A sra. Liu teve quatro abortos e nenhum caso de sucesso desde 2011 quando começou a trabalhar para uma agência de barriga de aluguel em Wuhan. Os três primeiros abortos ocorreram não muito tempo depois de engravidar e a última gravidez durou seis meses.

Ela disse que lhe injetaram hormônio progesterona diária e frequentemente por 75 dias após a inserção de um óvulo fecundado, para assegurar o sucesso da gravidez. Ela também teve de tomar uma série de medicamentos, como um suplemento para a espessura uterina, etc. “Tomar remédios é como ter refeições”, lembra a sra. Liu.

Após seus vários abortos, a sra. Liu foi informada por um médico que há muito pouca chance de ela engravidar novamente e que uma nova gravidez colocaria sua vida em risco.

A sra. Liu disse ter recebido mais de 100 mil yuanes (US$ 16,2 mil) pelo serviço, mesmo que tivesse abortado sucessivamente, porque a agência pagava periodicamente as mães de aluguel – 10 mil yuanes após três meses de gravidez, mais 10 mil yuanes após cinco meses, mais 20 mil yuanes após o sexto mês e 60 mil yuanes após o nascimento do bebê –, segundo a reportagem.
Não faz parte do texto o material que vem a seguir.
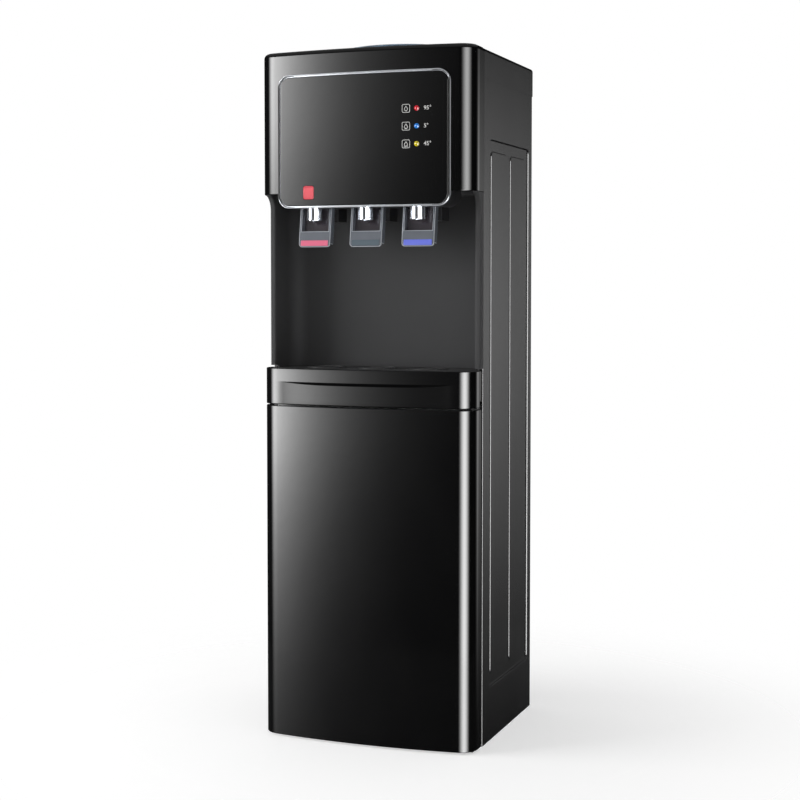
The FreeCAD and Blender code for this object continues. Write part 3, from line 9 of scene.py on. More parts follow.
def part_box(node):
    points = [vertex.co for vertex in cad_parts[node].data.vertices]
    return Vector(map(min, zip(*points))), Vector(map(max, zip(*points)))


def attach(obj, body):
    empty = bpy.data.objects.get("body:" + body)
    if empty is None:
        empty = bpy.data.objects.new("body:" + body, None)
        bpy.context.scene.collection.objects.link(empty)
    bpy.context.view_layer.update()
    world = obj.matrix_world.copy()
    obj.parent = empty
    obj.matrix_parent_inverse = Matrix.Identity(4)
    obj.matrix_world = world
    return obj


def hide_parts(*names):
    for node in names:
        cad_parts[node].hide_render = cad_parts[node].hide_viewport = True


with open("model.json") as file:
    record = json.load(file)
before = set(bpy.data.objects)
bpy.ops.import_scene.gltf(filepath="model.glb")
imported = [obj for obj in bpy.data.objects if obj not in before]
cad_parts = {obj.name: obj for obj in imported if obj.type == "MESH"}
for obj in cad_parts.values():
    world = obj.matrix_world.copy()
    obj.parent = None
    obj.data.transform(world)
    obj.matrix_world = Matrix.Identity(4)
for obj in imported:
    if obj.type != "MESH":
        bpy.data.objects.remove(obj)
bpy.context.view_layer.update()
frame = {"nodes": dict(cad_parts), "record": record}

nodes = frame["nodes"]
scene = bpy.context.scene
scene.view_settings.view_transform = "Standard"
mm = 0.001    # everything is in metres, in the object's own frame


# Camera: at the height of the dispensing bay's middle, to the right of the front

cameraSetup = {
    "place": (0.8253, -2.1875, 0.6403),
    "yaw": 20.622,
    "pitch": -2.697,
    "lens": 72.582,
    "sensor": 36,
    "shiftY": -0.05,
}


def makeCamera(setup):
    data = bpy.data.cameras.new("camera")
    data.sensor_width = setup["sensor"]
    data.lens = setup["lens"]
    data.shift_y = setup["shiftY"]
    camera = bpy.data.objects.new("camera", data)
    camera.location = setup["place"]
    camera.rotation_euler = (math.radians(90 + setup["pitch"]), 0, math.radians(setup["yaw"]))
    scene.collection.objects.link(camera)
    scene.camera = camera


makeCamera(cameraSetup)
print("camera set")


# Node trees

def addNode(tree, kind, inputs=None, **settings):
    # one shader node: a socket given to an input is linked, a plain value is set
    node = tree.nodes.new("ShaderNode" + kind)
    for name, value in settings.items():
        setattr(node, name, value)
    for key, value in (inputs or {}).items():
        if isinstance(value, bpy.types.NodeSocket):
            tree.links.new(value, node.inputs[key])
        else:
            node.inputs[key].default_value = value
    return node


def newMaterial(name):
    material = bpy.data.materials.new(name)
    material.use_nodes = True
    tree = material.node_tree
    return material, tree, tree.nodes["Principled BSDF"]


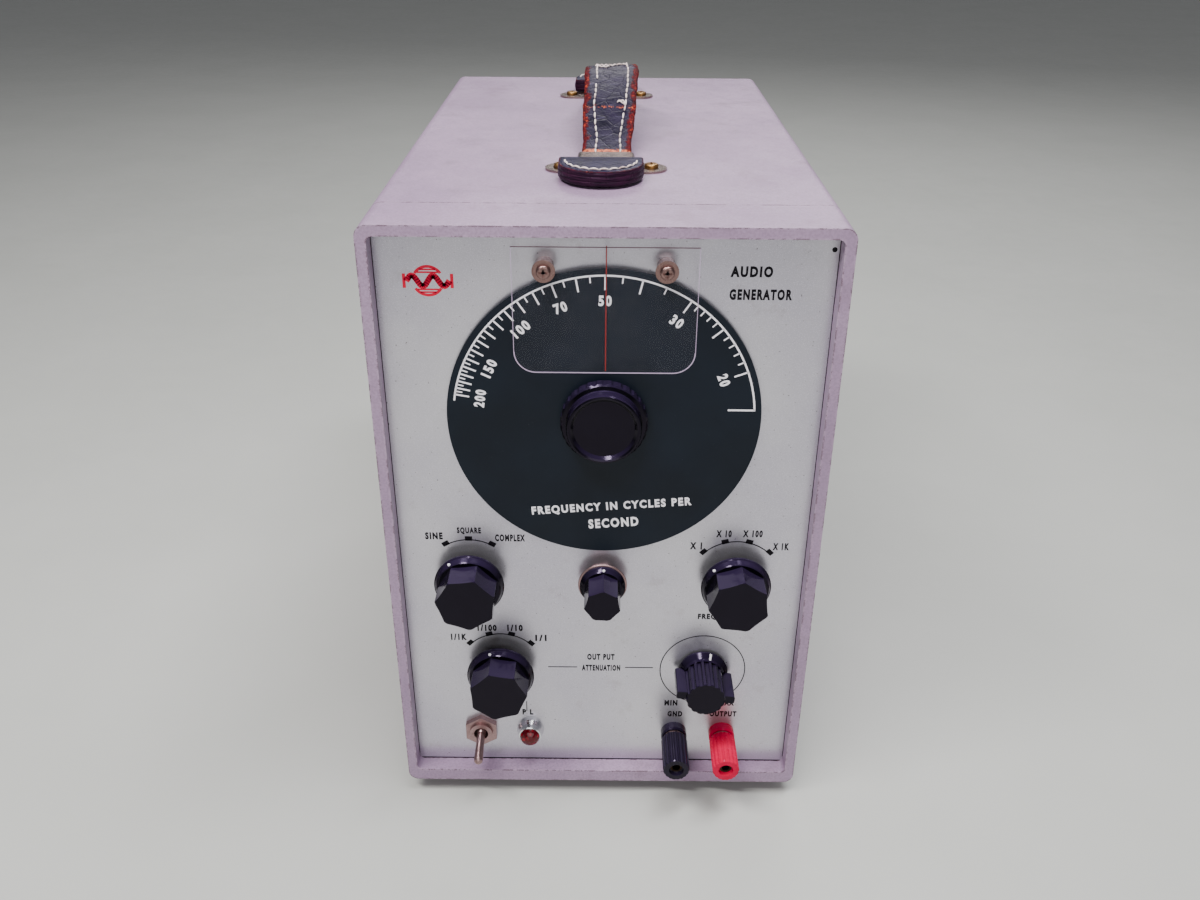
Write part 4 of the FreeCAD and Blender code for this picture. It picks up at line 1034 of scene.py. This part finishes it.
def strap_stitches():
    """Two rows of stitches on the strap's upper and lower faces, some missing above, and loose threads."""
    shape = bmesh.new()
    length_mm = (STRAP_ENDS[1] - STRAP_ENDS[0]) / MM
    count = int(length_mm / STITCH_PITCH)
    for face in (1, -1):
        for side in (-1, 1):
            for index in range(count):
                if face == 1 and chance.random() < MISSING_STITCHES:
                    continue
                first = (index + 0.08) / count
                last = (index + 0.86) / count
                inset = 6.2 if side < 0 else 5.4
                wander = 0.5 * math.sin(index * 0.5 + side)
                ends = []
                for share in (first, last):
                    offset = side * (strap_half_width(share) - inset) + wander
                    ends.append(strap_point(share, offset, face * (STRAP_HALF_THICKNESS + 0.1)))
                capsule(shape, ends[0], ends[1], STITCH_RADIUS * MM, strap_frame(first)[2] * face)
    for run in LOOSE_THREADS:
        for (share_a, offset_a), (share_b, offset_b) in zip(run, run[1:]):
            ends = [strap_point(share, offset, STRAP_HALF_THICKNESS + 0.3)
                    for share, offset in ((share_a, offset_a), (share_b, offset_b))]
            capsule(shape, ends[0], ends[1], LOOSE_RADIUS * MM, strap_frame(share_a)[2])
    return add_piece("strap_thread", shape, THREAD, "cabinet")


def tab_outline(radius, straight, inset, steps=40):
    """(x, y) points of a half-round tab in mm, y counted outward from its straight back edge."""
    back = min(inset, 0.5 * straight)
    points = [(radius - inset, back)]
    for step in range(steps + 1):
        turn = math.pi * step / steps
        points.append(((radius - inset) * math.cos(turn), straight + (radius - inset) * math.sin(turn)))
    points.append((-(radius - inset), back))
    return points


def tab_place(node, outward):
    """Radius, straight length and thickness of a tab in mm, and the foot of its back edge in metres."""
    low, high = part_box(node)
    radius = (high.x - low.x) / 2 / MM
    thick = (high.z - low.z) / MM
    if outward < 0:
        back_y = high.y - TAB_TONGUE * MM + TAB_TUCK * MM
        front_y = low.y
    else:
        back_y = low.y + TAB_TONGUE * MM - TAB_TUCK * MM
        front_y = high.y
    straight = max(0.0, abs(front_y - back_y) / MM - radius)
    return radius, straight, thick, ((high.x + low.x) / 2, back_y, low.z)


def tab_levels(thick):
    """(height, inset) up the grooved side of a tab of three layers and over its domed top, in mm."""
    return ((0.0, 1.2), (0.5, 0.3), (thick * 0.3, 0.0), (thick * 0.33, 0.28), (thick * 0.36, 0.0),
            (thick * 0.63, 0.0), (thick * 0.66, 0.28), (thick * 0.69, 0.0), (thick - 0.7, 0.25),
            (thick - 0.1, 1.1), (thick, 2.4), (thick + 0.12, 4.8), (thick + 0.2, 8.0), (thick + 0.22, 12.0))


def tab_leather(name, node, body, outward):
    """The strap's thick half-round end, built in layers with a domed top and rounded rims."""
    radius, straight, thick, (centre_x, back_y, foot_z) = tab_place(node, outward)
    shape = bmesh.new()
    edge_layer = shape.verts.layers.float.new("edge_distance")
    side_layer = shape.verts.layers.float.new("side")
    rings = []
    for level, inset in tab_levels(thick):
        ring = []
        for x, out in tab_outline(radius, straight, inset):
            wobble = 1 + 0.012 * noise.noise(Vector((x * 0.3, out * 0.3, level)))
            vertex = shape.verts.new((centre_x + x * wobble * MM, back_y + outward * out * wobble * MM,
                                      foot_z + level * MM))
            vertex[edge_layer] = 9 * MM if level < thick - 0.8 else (inset - 0.4) * MM
            vertex[side_layer] = 1.0 if level < thick - 0.4 else 0.0
            ring.append(vertex)
        rings.append(ring)
    skin(shape, rings)
    shape.faces.new(rings[0])
    shape.faces.new(rings[-1])
    tab = add_piece(name, shape, TAB_HIDE, body)
    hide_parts(node)


def tab_thread(name, node, body, outward):
    """The row of stitches along a tab's rim."""
    radius, straight, thick, (centre_x, back_y, foot_z) = tab_place(node, outward)
    shape = bmesh.new()
    top = foot_z + (thick + 0.15) * MM
    path = [Vector((centre_x + x * MM, back_y + outward * out * MM, top))
            for x, out in tab_outline(radius, straight, TAB_STITCH_INSET, 220)]
    travelled = 0.0
    start = None
    for here, after in zip(path, path[1:]):
        if start is None:
            start = here
        travelled += (after - here).length
        if travelled > TAB_STITCH_LENGTH * MM:
            capsule(shape, start, here, TAB_STITCH_RADIUS * MM, Vector((0, 0, 1)))
            travelled = 0.0
            start = None
    add_piece(name, shape, THREAD, body)


STRAP_HIDE = leather("strap_hide", ((15, 12, 26), (38, 31, 52)), 2.0, 2.9, 2.4,
                     band=((96, 16, 12), (214, 112, 70)))
TAB_HIDE = leather("tab_hide", ((16, 13, 32), (36, 30, 58)), 0.2, 0.6, 0.3, side=True)
THREAD = thread()

strap_pieces = [strap_leather(), strap_stitches()]
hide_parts("handle_strap")
for piece in strap_pieces:
    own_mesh(piece)
for end, outward in (("front", -1), ("rear", 1)):
    tab_leather(f"{end}_tab_leather", f"{end}_strap_tab", f"{end}_tab", outward)
    tab_thread(f"{end}_tab_thread", f"{end}_strap_tab", f"{end}_tab", outward)


# -------- camera, floor and lights

CAMERA_AT = (-0.0004, -0.5863, 0.4300)
CAMERA_LENS_MM = 32.55
CAMERA_SENSOR_MM = 36
CAMERA_YAW, CAMERA_PITCH, CAMERA_ROLL = math.radians(-0.17), math.radians(28.28), math.radians(0.40)


def camera():
    """The camera stands before and above the panel and looks down at it."""
    data = bpy.data.cameras.new("camera")
    data.lens = CAMERA_LENS_MM
    data.sensor_width = CAMERA_SENSOR_MM
    view = bpy.data.objects.new("camera", data)
    bpy.context.scene.collection.objects.link(view)
    turn = Matrix.Rotation(-CAMERA_YAW, 4, "Z") @ Matrix.Rotation(math.pi / 2 - CAMERA_PITCH, 4, "X")
    turn = turn @ Matrix.Rotation(CAMERA_ROLL, 4, "Z")
    view.matrix_world = Matrix.Translation(CAMERA_AT) @ turn
    bpy.context.scene.camera = view


def floor():
    """A wide pale floor with faint mottling."""
    shape = bmesh.new()
    bmesh.ops.create_grid(shape, x_segments=8, y_segments=8, size=7)
    mesh = bpy.data.meshes.new("floor")
    shape.to_mesh(mesh)
    shape.free()
    ground = bpy.data.objects.new("floor", mesh)
    bpy.context.scene.collection.objects.link(ground)
    pale = Finish("floor", Specular_Ior_Level=0.3)
    pale.colour(pale.blend(pale.noise(120, 4.0), linear(182, 183, 178), linear(192, 192, 188)))
    pale.rough(pale.between(pale.noise(20), 0.3, 0.7, 0.5, 0.65))
    mesh.materials.append(pale.material)


def area_light(name, at, target, size, power, colour=(1, 1, 1)):
    """A rectangular lamp at a place, turned to a target; lengths in metres, power in watts."""
    data = bpy.data.lights.new(name, "AREA")
    data.shape = "RECTANGLE"
    data.size, data.size_y = size
    data.energy = power
    data.color = colour
    lamp = bpy.data.objects.new(name, data)
    bpy.context.scene.collection.objects.link(lamp)
    lamp.location = at
    lamp.rotation_mode = "QUATERNION"
    lamp.rotation_quaternion = (Vector(target) - Vector(at)).to_track_quat("-Z", "Y")


WORLD_COLOUR = (0.86, 0.88, 0.92, 1)
WORLD_STRENGTH = 0.24


def lights():
    """Two long lamps above, weaker ones behind and low in front, and a dim even sky."""
    area_light("key", (-0.42, -0.62, 1.25), (0, -0.05, 0.15), (0.8, 0.16), 19, (1.0, 0.985, 0.97))
    area_light("second", (0.25, -0.3, 1.35), (0, -0.05, 0.15), (0.8, 0.16), 15, (0.97, 0.98, 1.0))
    area_light("back", (0.3, 1.3, 1.3), (0, 0, 0.15), (1.2, 0.5), 12)
    area_light("low", (0.1, -1.7, 0.75), (0, 0, 0.12), (1.6, 0.7), 9)
    world = bpy.data.worlds.new("studio")
    world.use_nodes = True
    world.node_tree.nodes["Background"].inputs[0].default_value = WORLD_COLOUR
    world.node_tree.nodes["Background"].inputs[1].default_value = WORLD_STRENGTH
    bpy.context.scene.world = world


camera()
floor()
lights()
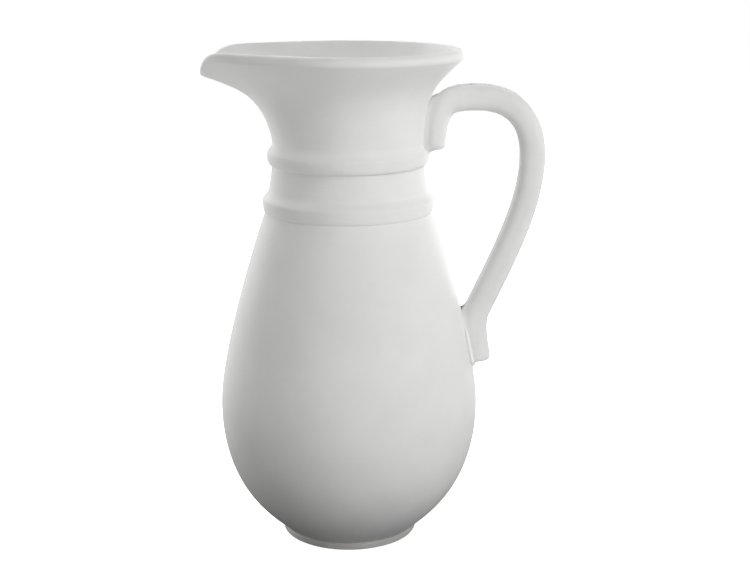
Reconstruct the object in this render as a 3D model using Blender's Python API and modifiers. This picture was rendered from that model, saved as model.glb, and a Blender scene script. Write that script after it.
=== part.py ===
"""Ceramic pitcher: thrown body, collar and flared mouth, two raised bands, foot ring and strap handle.

Units are metres and +Z is up. The pitcher stands on z = 0 and is centred in X and Y on its own
bounding box: the spout points along -X and the handle along +X. Each piece is one solid, and
neighbours are 0.3 mm apart, which is the layer of slip between them.
"""
import math

import bmesh
import bpy
from mathutils import Matrix, Vector

SLIP_GAP = 0.0003
STEPS_ROUND = 48
MERGE_DISTANCE = 0.00001

# Heights of the turned pieces, stacked from the table up.
FOOT_HEIGHT = 0.0041
BODY_HEIGHT = 0.1852
LOWER_BAND_HEIGHT = 0.0138
COLLAR_HEIGHT = 0.0125
UPPER_BAND_HEIGHT = 0.0128
MOUTH_HEIGHT = 0.0510

# Foot ring: a low ring whose tongue sits in a groove under the body.
FOOT_TOP_RADIUS = 0.0390
FOOT_TAPER = 0.0003
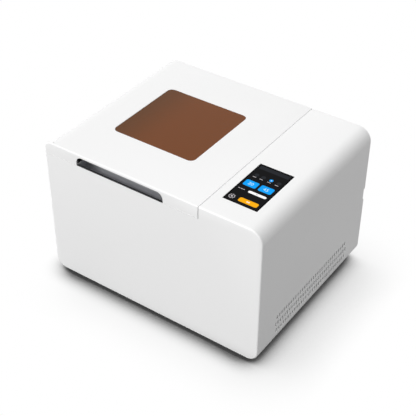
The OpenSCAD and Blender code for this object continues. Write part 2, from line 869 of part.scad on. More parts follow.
module power_supply() color("#b9bdc0")
  difference() {
    translate([supply_x, supply_y, tray_z]) cube([supply_w, supply_l, supply_h]);
    translate([supply_x - eps, supply_y - eps, tray_z + 12]) cube([supply_w + 2 * eps, 14, supply_h]);
    for (i = [0 : 9], j = [0 : 3])
      translate([supply_x + 18 + j * 20, supply_y + 30 + i * 12, tray_z + supply_h - 2])
        linear_extrude(3) slot_shape(12, 4.01);
  }

module power_inlet() color("#1d1e20")
  difference() {
    union() {
      slab(panel_y, panel_y + flange_t) translate([inlet_cx, power_z])
        round_square(2 * inlet_screw_out + 10, inlet_h + 3, 3);
      slab(panel_y - 24, panel_y + eps) translate([inlet_cx, power_z])
        round_square(inlet_w, inlet_h, 2);
    }
    slab(panel_y - 16, panel_y + flange_t + eps) translate([inlet_cx, power_z])
      round_square(inlet_w - 3, inlet_h - 3, 3);
    for (s = [-1, 1]) slab(panel_y - eps, panel_y + flange_t + eps)
      translate([inlet_cx + s * inlet_screw_out, power_z]) circle(1.8);
  }

module inlet_pins() color("#c8b27a")
  for (p = [[-7, -2], [0, 2], [7, -2]])
    translate([inlet_cx + p[0] - 1, panel_y - 16, power_z + p[1] - 2]) cube([2, 14, 4]);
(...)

A sra. Liu lamenta profundamente o dano a sua saúde, o que a levou a querer alertar outras desavisadas relatando à imprensa sua experiência.

Meninas abortadas

Devido à política do filho único, muitos casais não querem arriscar que a mãe de aluguel tenha uma menina e exigem que as agências lhes forneçam apenas meninos. As agências levam as mães de aluguel a hospitais parceiros e as submetem a exames de identificação do sexo fetal.

Se um feto é identificado como menina, a mãe de aluguel terá um aborto induzido e receberá 20 mil yuanes (US$ 3,24 mil) como compensação, disse ao repórter a sra. Huang, uma mãe de aluguel que aguardava o resultado de seu teste nas próximas semanas.

A identificação do sexo fetal é ilegal na China, mas o aborto de meninas continua sendo um problema crônico no país. A atual taxa de natalidade entre sexos na China é de 116,9 meninos para cada 100 meninas, segundo a mídia estatal Xinhua. A média mundial é de 101 para 100.